Convergent maybe (as above), but not nomem.
If this is marked nomem then it will be eaten by early CSE.
Since this was modelled on kill, is there a reason we don't mark kill Convergent?

llvm/lib/Target/AMDGPU/SIWholeQuadMode.cpp
778–779

I assume you mean the variable name Src -> Register?

critson updated this revision to Diff 260595.Apr 28 2020, 4:58 AM

Add DivergenceAnalysis test.
Mark intrinsics as convergent.
Rename a variable.

nhaehnle added inline comments.Apr 28 2020, 10:32 AM
llvm/include/llvm/IR/IntrinsicsAMDGPU.td
1267

Rethinking this, convergent isn't correct here, because there is no implied cross-thread communication.

Rather, the semantics are that amdgcn.wqm.helper reads from some hidden memory that is written to by wqm.demote. So by that logic, this should arguably be ReadInaccessibleMemOnly.

1488

Following the logic above, this should not be convergent but WritesInaccessibleMemOnly. At least I *think* that captures the semantics most accurately.

critson updated this revision to Diff 260819.Apr 28 2020, 7:04 PM

Update intrinsic parameters:
llvm.amdgcn.wqm.demote - IntrWriteMem, IntrInaccessibleMemOnly
llvm.amdgcn.wqm.helper - IntrReadMem, IntrInaccessibleMemOnly

Ping - I would like to get this moving again.

Ping - I would like to get this moving again.

Does it make sense to wait until the WQM pass is moved?

Ping - I would like to get this moving again.

Does it make sense to wait until the WQM pass is moved?

Sure, I will revise this in light of D82190 and D82192.

Can you add globalisel tests? I think you may need to add the operand class to the output patterns

critson updated this revision to Diff 285085.Aug 12 2020, 7:33 AM
critson added a subscriber: mbrkusanin.
  • Rebase and update for changes in other code.
  • Rename intrinsic wqm.helper to wqm.live (it provides live lanes).
  • Add initial GlobalISel support.
  • Add GlobalISel tests (some ported by @mbrkusanin).
foad added a subscriber: foad.Aug 21 2020, 4:37 AM
foad added inline comments.Aug 21 2020, 4:52 AM
llvm/lib/Target/AMDGPU/SIWholeQuadMode.cpp
778–779

I'm pretty sure he meant s/unsigned Src/Register Src/. clang-tidy thinks the same.

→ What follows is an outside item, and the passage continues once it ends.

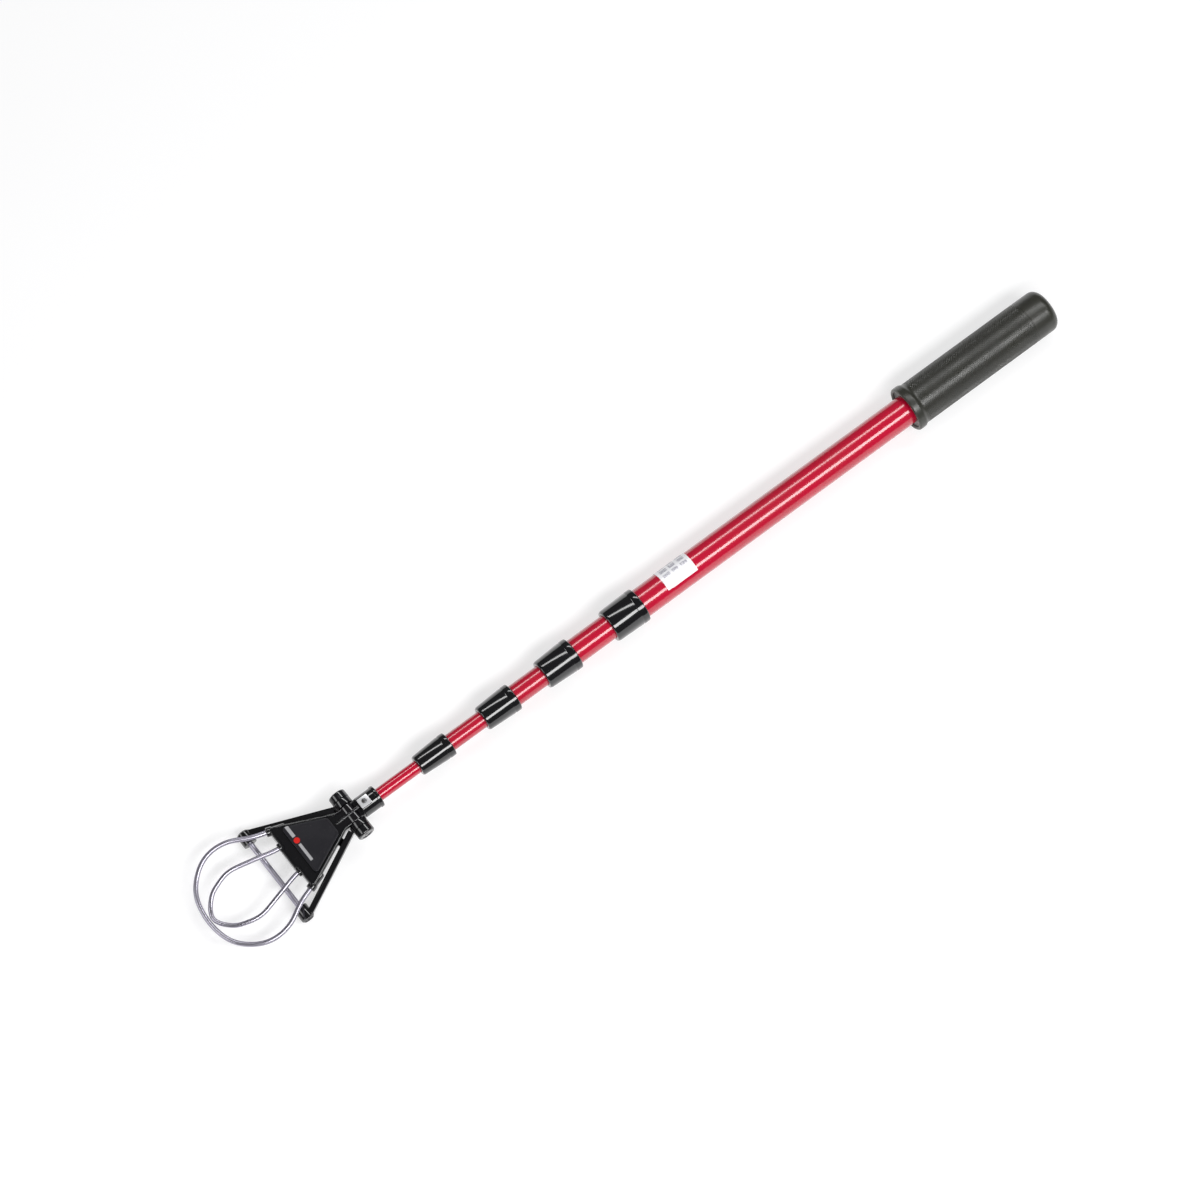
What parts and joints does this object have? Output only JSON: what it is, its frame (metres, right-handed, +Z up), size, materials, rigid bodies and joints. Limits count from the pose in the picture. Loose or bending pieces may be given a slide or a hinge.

Hi Carl, what's the status of this?

Hi Carl, what's the status of this?

As per your previous comment:

Does it make sense to wait until the WQM pass is moved?

Pending review of D88081 after which this will need a little bit of reworking to fit into post-MI / non-SSA world.

critson updated this revision to Diff 304383.Nov 10 2020, 7:15 PM

Heavily rewritten:

  • Use/reuse single virtual register for live mask. This removes need for PHIs and live mask register tracking. Assumes WQM is running non-SSA. (Supporting non-SSA and SSA operation would bloat code.)
  • Live mask tracks all kills and demotes.
  • Live mask manipulations terminate shader if all lanes are killed, even in non-uniform control flow.
  • Move all kill lowering to WQM pass, this simplifies later passes and avoids duplication when updating live mask. Removes the need for "clean up" operations.
  • WQM pass always modifies shader if it has any kills or demotes, even if there is no WQM.
critson retitled this revision from [AMDGPU] Add llvm.amdgcn.wqm.demote intrinsic to [AMDGPU] Add llvm.amdgcn.wqm.demote intrinsic and live mask tracking.Nov 10 2020, 7:17 PM
critson edited the summary of this revision. (Show Details)
foad added inline comments.Nov 11 2020, 1:48 AM
llvm/lib/Target/AMDGPU/SIInstructions.td
386

EXEC,SCC

llvm/test/CodeGen/AMDGPU/atomic_optimizations_pixelshader.ll
210–211 ↗(On Diff #304383)

Why the extra move here?

critson added inline comments.Nov 11 2020, 2:50 AM
llvm/lib/Target/AMDGPU/SIInstructions.td
386

Thanks!

llvm/test/CodeGen/AMDGPU/atomic_optimizations_pixelshader.ll
210–211 ↗(On Diff #304383)

This is unfortunate cruft from moving WQM pass later in compiler where there is less COPY elimination.
I have been thinking about putting some additional COPY clean up optimisations in another pass.
I had originally put some in WQM pass, but agreed with Nicolai this was probably not appropriate as the pass is already getting quite complicated.
In this specific case, first copy is saving live lane mask at begin of shader, second copy is PS_LIVE which copies live lane mask.
In practice these are very unlikely to be next to each other, and determining that they are the trivial copies of each other will need to consider control flow.

critson abandoned this revision.Jan 14 2021, 10:07 PM

Split into D94746, D94747 and D94748.